The All-New Mazda3 marks Mazda’s first application of a ‘two-wall’ structure, which leaves space for air between the floor carpeting and body panel beneath it and greatly improves insulation quality. The two walls are designed to match the characteristics of the fibre material attached to the carpet. This increases efficiency without adding weight. Furthermore, the amount of fibre material on the underside of the floor carpet was tuned to its specific location to achieve optimum density across the entire floor. The number of holes in the carpeting was also reduced wherever possible, while all remaining holes were virtually covered by relocating surrounding parts.
Another feature first introduced in the All-New Mazda3 is a seal inside the parting lines between the roof panel and boot hatch. This significantly reduces noise caused by wind blowing into the gap. As a result, rear seat occupants experience a far quieter ride when travelling at motorway speeds. To further reduce road noise and vibration, the sound-absorbing headliner and floor mats in the All-New Mazda3 quickly suppress high-frequency noise when the road surface changes from rough to smooth.
Tyres with optimised vertical spring action likewise absorb vibrations to help keep changes in the road surface from being transmitted to the ears of cabin occupants. In addition, engineers greatly increased the rigidity of the passageways through which vibration is transmitted from the tyres to the car’s suspension and body. This reduces the actual existence of vibration, which in turn minimises the amount of noise that cabin occupants perceive.

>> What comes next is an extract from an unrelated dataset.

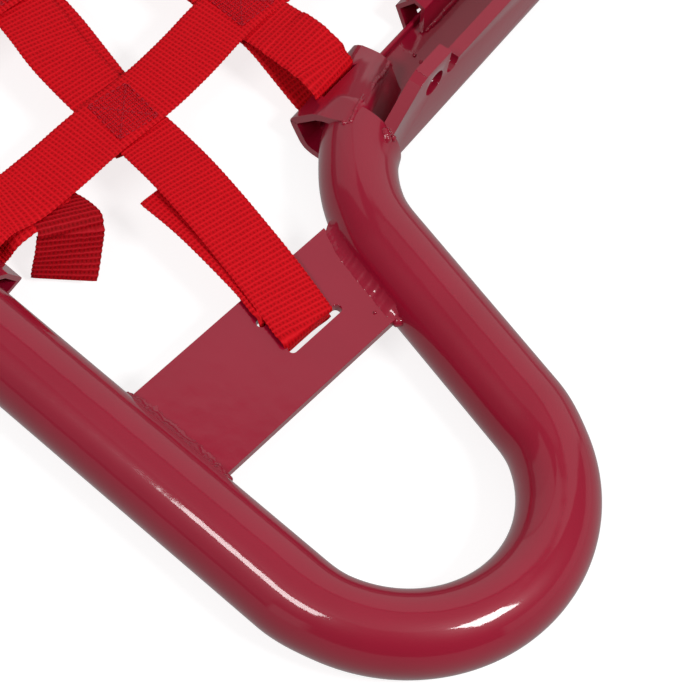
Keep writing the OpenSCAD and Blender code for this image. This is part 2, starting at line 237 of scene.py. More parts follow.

Other NVH improvement measures include optimisation of the engine control system and engine mounts to suppress unpleasant vibrations during i-stop operation. Of particular note is the belt-driven ISG used by the Mazda M Hybrid system of the Skyactiv-G 2.0 engine. When stopping, it enables the system’s motor to move the pistons to a position where they will start again smoothly, regardless of the operating environment.